- [DIRECTIONS FOR THIS TASK]: Copy every line, exactly and only, from the line containing "paint(build_soil(stems, collection, cutters), earth)" to the line containing "SENSOR = 36.0", both lines included.

- [GIVEN MATERIAL]:

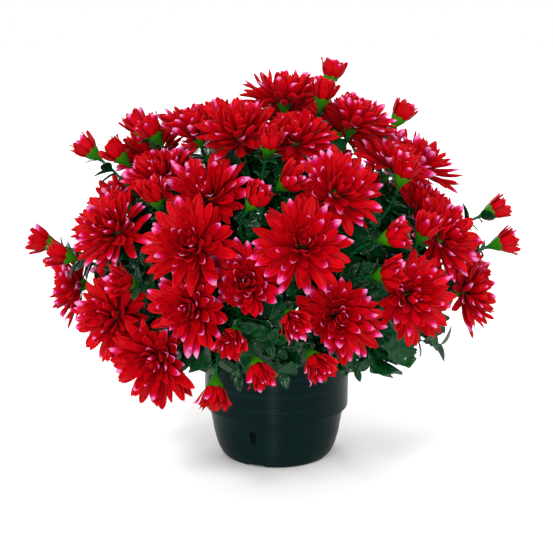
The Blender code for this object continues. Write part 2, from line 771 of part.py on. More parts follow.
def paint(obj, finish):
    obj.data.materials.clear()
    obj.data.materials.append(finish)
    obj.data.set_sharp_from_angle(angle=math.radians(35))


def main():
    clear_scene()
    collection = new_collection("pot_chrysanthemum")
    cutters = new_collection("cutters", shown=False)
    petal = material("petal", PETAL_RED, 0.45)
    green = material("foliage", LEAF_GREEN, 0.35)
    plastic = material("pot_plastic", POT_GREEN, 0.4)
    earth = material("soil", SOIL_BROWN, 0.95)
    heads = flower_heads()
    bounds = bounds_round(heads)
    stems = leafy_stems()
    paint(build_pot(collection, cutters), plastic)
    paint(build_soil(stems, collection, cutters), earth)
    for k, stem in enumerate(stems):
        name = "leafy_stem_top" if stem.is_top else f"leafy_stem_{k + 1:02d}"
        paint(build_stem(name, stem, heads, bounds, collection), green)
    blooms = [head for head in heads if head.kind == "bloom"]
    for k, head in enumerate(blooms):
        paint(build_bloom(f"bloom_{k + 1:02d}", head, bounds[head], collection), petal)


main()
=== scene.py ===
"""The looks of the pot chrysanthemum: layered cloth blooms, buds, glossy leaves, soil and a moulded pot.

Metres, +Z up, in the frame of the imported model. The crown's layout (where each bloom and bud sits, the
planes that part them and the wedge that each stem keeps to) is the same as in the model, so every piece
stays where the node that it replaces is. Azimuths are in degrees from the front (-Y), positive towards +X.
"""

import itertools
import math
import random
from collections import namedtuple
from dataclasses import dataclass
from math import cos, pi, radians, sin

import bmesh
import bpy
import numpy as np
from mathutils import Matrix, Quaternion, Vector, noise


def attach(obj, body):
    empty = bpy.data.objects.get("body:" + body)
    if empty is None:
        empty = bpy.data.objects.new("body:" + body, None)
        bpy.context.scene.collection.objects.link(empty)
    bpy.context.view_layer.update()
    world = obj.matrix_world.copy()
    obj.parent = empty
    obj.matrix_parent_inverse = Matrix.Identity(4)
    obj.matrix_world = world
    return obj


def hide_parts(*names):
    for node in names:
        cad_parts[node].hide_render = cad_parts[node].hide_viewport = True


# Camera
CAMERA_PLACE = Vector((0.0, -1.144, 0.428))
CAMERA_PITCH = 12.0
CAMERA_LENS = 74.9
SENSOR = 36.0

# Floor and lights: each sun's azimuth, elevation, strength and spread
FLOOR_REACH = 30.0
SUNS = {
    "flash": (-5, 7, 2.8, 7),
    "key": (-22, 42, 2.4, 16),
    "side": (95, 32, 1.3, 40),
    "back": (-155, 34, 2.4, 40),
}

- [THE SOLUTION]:
    paint(build_soil(stems, collection, cutters), earth)
    for k, stem in enumerate(stems):
        name = "leafy_stem_top" if stem.is_top else f"leafy_stem_{k + 1:02d}"
        paint(build_stem(name, stem, heads, bounds, collection), green)
    blooms = [head for head in heads if head.kind == "bloom"]
    for k, head in enumerate(blooms):
        paint(build_bloom(f"bloom_{k + 1:02d}", head, bounds[head], collection), petal)


main()
=== scene.py ===
"""The looks of the pot chrysanthemum: layered cloth blooms, buds, glossy leaves, soil and a moulded pot.

Metres, +Z up, in the frame of the imported model. The crown's layout (where each bloom and bud sits, the
planes that part them and the wedge that each stem keeps to) is the same as in the model, so every piece
stays where the node that it replaces is. Azimuths are in degrees from the front (-Y), positive towards +X.
"""

import itertools
import math
import random
from collections import namedtuple
from dataclasses import dataclass
from math import cos, pi, radians, sin

import bmesh
import bpy
import numpy as np
from mathutils import Matrix, Quaternion, Vector, noise


def attach(obj, body):
    empty = bpy.data.objects.get("body:" + body)
    if empty is None:
        empty = bpy.data.objects.new("body:" + body, None)
        bpy.context.scene.collection.objects.link(empty)
    bpy.context.view_layer.update()
    world = obj.matrix_world.copy()
    obj.parent = empty
    obj.matrix_parent_inverse = Matrix.Identity(4)
    obj.matrix_world = world
    return obj


def hide_parts(*names):
    for node in names:
        cad_parts[node].hide_render = cad_parts[node].hide_viewport = True


# Camera
CAMERA_PLACE = Vector((0.0, -1.144, 0.428))
CAMERA_PITCH = 12.0
CAMERA_LENS = 74.9
SENSOR = 36.0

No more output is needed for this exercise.